BP Sells Aluminum Unit to Japanese Consortium

BP is looking to unlock $30 billion by the end of 2011 to meet clean-up and compensation costs linked to last year's devastating Gulf of Mexico oil spill.

BP said on April 4 that it had agreed to sell its ARCO Aluminum unit to a Japanese consortium for $680 million as it seeks to meet the costs of last year's disastrous Gulf of Mexico oil spill.

"Although a strong business, ARCO Aluminum is clearly a non-strategic asset for BP," chief executive Bob Dudley said.

"Today's agreement will deliver an attractive price for the business, unlocking its value for our shareholders."

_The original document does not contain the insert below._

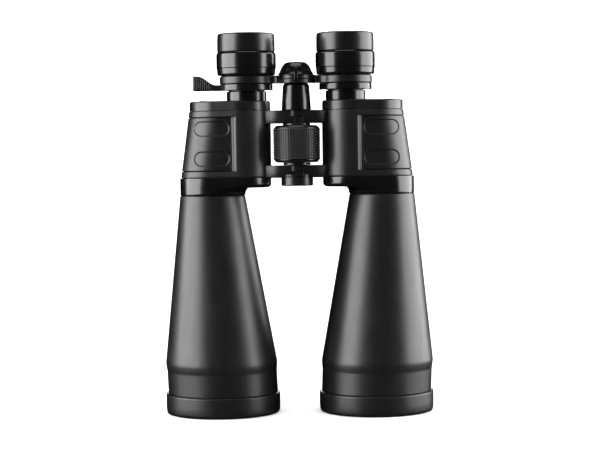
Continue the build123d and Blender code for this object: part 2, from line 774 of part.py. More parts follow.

The U.S. unit, which supplies aluminum sheet used to make beverage cans, is being bought by a consortium comprising five Japanese companies. Sumitomo Light Metal Industries is to take a 40% stake, Furukawa Sky Aluminum Corp. 35%, Sumitomo Corp. 20%, Itochu Metals Corp. 3% and Itochu Corp. a 2% holding.

BP is looking to unlock $30 billion by the end of 2011 to meet clean-up and compensation costs linked to last year's devastating Gulf of Mexico oil spill that was caused by an explosion on the BP-leased Deepwater Horizon platform. The blast on April 20 killed 11 workers and sent some 4.9 million barrels of oil gushing into the Gulf over a three-month period, wreaking havoc on the region's environment and economy.

"BP remains on track to meet its target of achieving up to $30 billion of divestments by the end of 2011," it said Monday.

"Including ARCO Aluminum, BP has now entered into agreements for divestments with a total value of over $24 billion."